V.H. - Ceux de leurs actionnaires, de leurs employés, de leurs clients, etc. Pour les besoins, comme pour les attentes, le piège du «trop» guette les entreprises. Parfois, vous remplissez trop bien un besoin chez un certain groupe. Il faut alors gérer les attentes que vous avez créées, sinon vous perdrez la confiance de ce groupe. Imaginons une organisation très innovante. Elle attire un certain type de clients, friands de nouveautés. Supposons que le rythme de lancement de nouveaux produits diminue. Il faut alors trouver une autre façon d'assouvir le besoin de primeurs de ces clients. Parfois, il faut découvrir le «besoin derrière le besoin», pour gérer les attentes que vous n'arrivez plus à combler.
D.B. - Qu'en est-il des promesses ?
V.H. - Elles prennent deux formes, les promesses explicites et les promesses implicites. Les premières se retrouvent clairement dans tous vos documents. Les secondes se révèlent plus diffuses : il peut s'agir de la décoration de vos locaux, du langage non verbal de vos employés, etc. Il est bien plus facile de gérer l'insatisfaction face aux premières qu'aux secondes. Lorsqu'on estime qu'une promesse explicite est bafouée, on se plaint avec preuves à l'appui. Quand une promesse implicite est brisée, on n'a rien sur quoi s'appuyer. Alors, on ne se plaint pas à l'entreprise... on étale plutôt notre perte de confiance autour de nous. Et l'entreprise n'en sait rien ou l'apprend trop tard, lorsque le mal est fait.
D.B. - La meilleure façon de gérer les attentes des employés consiste à gérer celles-ci avant que ces employés deviennent vos employés... Expliquez-nous.
V.H. - Tout se joue en entrevue d'embauche. Demandez au candidat d'énoncer clairement ce qu'il attend de son gestionnaire et de son employeur. Essayez de découvrir ce qui compte le plus à ses yeux. Faites-lui écrire des mots clés sur un carton pour qu'il se commette vraiment. Fouillez bien pour trouver les vrais besoins qui se cachent derrière les affirmations du candidat.

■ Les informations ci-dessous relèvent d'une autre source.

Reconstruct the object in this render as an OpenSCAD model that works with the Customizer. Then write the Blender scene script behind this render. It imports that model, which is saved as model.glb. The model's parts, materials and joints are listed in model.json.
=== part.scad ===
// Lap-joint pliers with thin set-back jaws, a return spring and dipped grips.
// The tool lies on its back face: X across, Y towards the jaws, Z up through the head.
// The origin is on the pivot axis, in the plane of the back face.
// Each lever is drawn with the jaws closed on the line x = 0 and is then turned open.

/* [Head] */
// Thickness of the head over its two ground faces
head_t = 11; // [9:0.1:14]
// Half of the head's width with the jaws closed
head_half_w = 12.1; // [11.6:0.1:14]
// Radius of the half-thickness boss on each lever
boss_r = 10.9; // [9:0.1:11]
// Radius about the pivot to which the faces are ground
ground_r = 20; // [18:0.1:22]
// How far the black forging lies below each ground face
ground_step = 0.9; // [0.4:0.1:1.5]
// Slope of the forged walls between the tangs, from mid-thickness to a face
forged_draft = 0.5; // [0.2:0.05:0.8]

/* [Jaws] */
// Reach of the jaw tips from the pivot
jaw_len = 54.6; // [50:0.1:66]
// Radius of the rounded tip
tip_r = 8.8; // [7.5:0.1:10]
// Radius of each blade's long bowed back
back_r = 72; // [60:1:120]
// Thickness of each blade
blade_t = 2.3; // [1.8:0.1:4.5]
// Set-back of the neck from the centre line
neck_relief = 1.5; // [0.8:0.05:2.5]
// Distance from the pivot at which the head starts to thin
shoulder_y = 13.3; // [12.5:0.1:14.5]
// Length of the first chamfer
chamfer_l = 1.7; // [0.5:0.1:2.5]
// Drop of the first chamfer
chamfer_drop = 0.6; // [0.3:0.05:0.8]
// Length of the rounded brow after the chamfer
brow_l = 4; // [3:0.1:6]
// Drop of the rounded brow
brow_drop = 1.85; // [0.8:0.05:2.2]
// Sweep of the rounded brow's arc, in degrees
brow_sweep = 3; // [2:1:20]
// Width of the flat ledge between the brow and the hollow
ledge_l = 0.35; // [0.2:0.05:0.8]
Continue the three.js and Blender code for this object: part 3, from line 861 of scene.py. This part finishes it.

D.B. - Quel est le principal obstacle à la confiance dans les organisations ?
V.H. - C'est la peur. Plusieurs gestionnaires sont mus par la peur. Pour l'apaiser, ils ont besoin de contrôler. La confiance ne peut cohabiter avec le contrôle. Un gestionnaire contrôlant ne fait pas confiance à ses employés. Et, bien sûr, ceux-ci ne lui font pas confiance non plus.
D.B. - Nous achetons tous les jours des articles fabriqués par des sociétés dans lesquelles nous n'avons pas confiance ou qui sont dirigées par des pdg qui ne nous inspirent pas. Alors, pourquoi les entreprises devraient-elles s'inquiéter ?
V.H. - Vous confondez aimer et faire confiance. On peut faire confiance à un fabricant ou à un employeur sans pour autant l'aimer. Vous pouvez acheter un produit sans enthousiasme, parce qu'il répond à un besoin. Vous pouvez travailler pour un employeur parce qu'il vous offre un bon salaire, vous fournit une auto ou vous donne un mois de vacances. Au travail, en affaires, il est bien plus important d'attirer la confiance que de se faire aimer. En fait, 90 % des gens préfèrent traiter avec quelqu'un qu'ils n'aiment pas mais en qui ils ont confiance que l'inverse.
D.B. - En affaires, dites-vous, être digne de confiance importe plus que d'être aimé. Expliquez-nous.
V.H. - Les affaires sont les affaires. Dès que vous mettez les pieds au bureau, vous avez un rôle à jouer. Vous devez bâtir la confiance autour de vous pour que les dossiers progressent, que les objectifs soient atteints et que les attentes soient comblées. Trop de gestionnaires ne se rendent pas compte de ce à quoi ils s'engagent en acceptant un poste de gestion.
D.B. - Cette maxime devrait aussi guider les employeurs au moment de l'embauche...
V.H. - En effet, la plupart des employeurs recrutent des gens qu'ils aiment plutôt que des candidats en qui ils ont confiance. «Il a l'air gentil.» Retenez plutôt les candidats fiables. Énoncez-leur clairement vos attentes liées au poste. Vérifiez s'ils ont déjà satisfait de telles attentes par le passé. Puis, après avoir vérifié si vous pouvez leur faire confiance, assurez-vous que vous pourrez mériter leur confiance. Sondez les attentes des candidats face à leur gestionnaire et leur employeur.
D.B. - Quelle est la pire stratégie pour rebâtir la confiance ?
V.H. - Les gestionnaires ont tendance à lancer des promesses pour apaiser la grogne, pour gagner du temps. Ils ne se projettent pas dans l'avenir. Ils ne prennent pas conscience de ce qui les attend s'ils ne répondent pas aux attentes. Les divers publics des entreprises sont impitoyables.
D.B. - Comme consultante, quels mandats vous posent le plus grand défi ?
V.H. - Les mandats dans les institutions financières. Lorsqu'elles me demandent de rebâtir la confiance, elles ne veulent pas un exercice en profondeur. Elles réclament une solution rapide qui doit passer par les processus. Or, lorsque la confiance est rompue, les gens sont en colère. Ils sont déçus et très émotifs. On ne règle pas ça en implantant des processus.